People v Flores-Hernandez |
2023 NY Slip Op 04781 [219 AD3d 1533] |
September 27, 2023 |
Appellate Division, Second Department |
Published by New York State Law Reporting Bureau pursuant to Judiciary Law § 431. |
The People of the State of New York,
Respondent, v Jose Flores-Hernandez, Appellant. |
Patricia Pazner, New York, NY (Samuel Barr of counsel; Natalie Smith on the brief), for appellant.
Eric Gonzalez, District Attorney, Brooklyn, NY (Leonard Joblove, Morgan J. Dennehy, and Kaley Hanenkrat of counsel), for respondent.
Appeal by the defendant from an order of the Supreme Court, Kings County (Guy J. Mangano, Jr., J.), dated November 10, 2021, which, after a hearing, designated him a level two sex offender pursuant to Correction Law article 6-C.
Ordered that the order is affirmed, without costs or disbursements.
In 2019, the defendant was convicted in the United States District Court for the Southern District of New York, upon his plea of guilty, of possessing child pornography (see 18 USC § 2252). In this proceeding pursuant to the Sex Offender Registration Act (Correction Law art 6-C [hereinafter SORA]), the Supreme Court assessed the defendant 90 points on the risk assessment instrument (hereinafter RAI), denied his application for a downward departure from the presumptive risk level, and designated him a level two sex offender. The defendant appeals.
A defendant seeking a downward departure from the presumptive risk level has the initial burden of "(1) identifying, as a matter of law, an appropriate mitigating factor, namely, a factor which tends to establish a lower likelihood of reoffense or danger to the community and is of a kind, or to a degree, that is otherwise not adequately taken into account by the Guidelines; and (2) establishing the facts in support of its existence by a preponderance of the evidence" (People v Wyatt, 89 AD3d 112, 128 [2011]; see People v Anthony, — NY3d &mdash, 2023 NY Slip Op 03303 [2023]; People v Gillotti, 23 NY3d 841, 861 [2014]; see also Sex Offender Registration Act: Risk Assessment Guidelines and Commentary at 4 [2006] [hereinafter Guidelines]). If the defendant makes that twofold showing, the court must exercise its discretion by weighing the mitigating factor to determine whether the [*2]totality of the circumstances warrants a departure to avoid an overassessment of the defendant's dangerousness and risk of sexual recidivism (see People v Anthony, — NY3d &mdash, 2023 NY Slip Op 03303; People v Gillotti, 23 NY3d at 861; People v Champagne, 140 AD3d 719, 720 [2016]).
Although an offender's response to treatment, if exceptional, may qualify as a mitigating factor that warrants a downward departure (see People v Pena, 217 AD3d 693 [2023]; People v Payne, 216 AD3d 1187 [2023]; People v Rucano, 213 AD3d 709, 710 [2023]), here, the defendant failed to prove, by a preponderance of the evidence, that his response to treatment was exceptional (see People v Abdullah, 210 AD3d 704, 706 [2022]; People v Cousin, 209 AD3d 1047, 1048 [2022]).
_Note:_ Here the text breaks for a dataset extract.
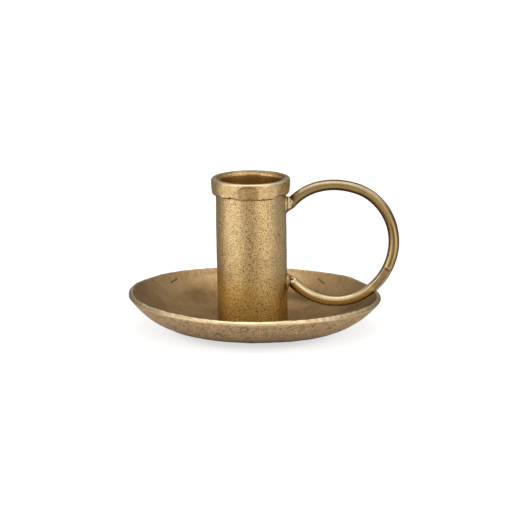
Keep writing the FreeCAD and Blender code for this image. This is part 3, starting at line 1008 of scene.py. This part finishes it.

The alleged support provided by the defendant's family was adequately taken into account by the Guidelines (see People v Rucano, 213 AD3d at 710; People v Parisi, 212 AD3d 666, 668 [2023]; People v Taylor, 199 AD3d 845, 846 [2021]). Moreover, the defendant failed to demonstrate how his family support system established a lower likelihood of reoffense or danger to the community (see People v Koiki, 214 AD3d 1006, 1007 [2023]; People v Parisi, 212 AD3d at 668).
Further, although lengthy periods of time during which the defendant has been at liberty after the offense are not taken into account by the Guidelines or the RAI (see People v Sotomayer, 143 AD3d 686, 687 [2016]; People v Abdullah, 31 AD3d 515, 516 [2006]), here, the defendant, who spent less than four years at liberty prior to the SORA hearing, failed to establish by a preponderance of the evidence that this period of time at liberty without reoffense demonstrated that the RAI overstated his risk of reoffense, or that he has led an exemplary life such that he was entitled to a downward departure from the presumptive risk level (see People v Evelyn-Moe, 217 AD3d 889 [2023]; People v Williams, 204 AD3d 710, 711 [2022]).
The defendant's remaining contentions are without merit.
Accordingly, the Supreme Court properly denied the defendant's application for a downward departure and designated him a level two sex offender. LaSalle, P.J., Barros, Voutsinas and Ventura, JJ., concur.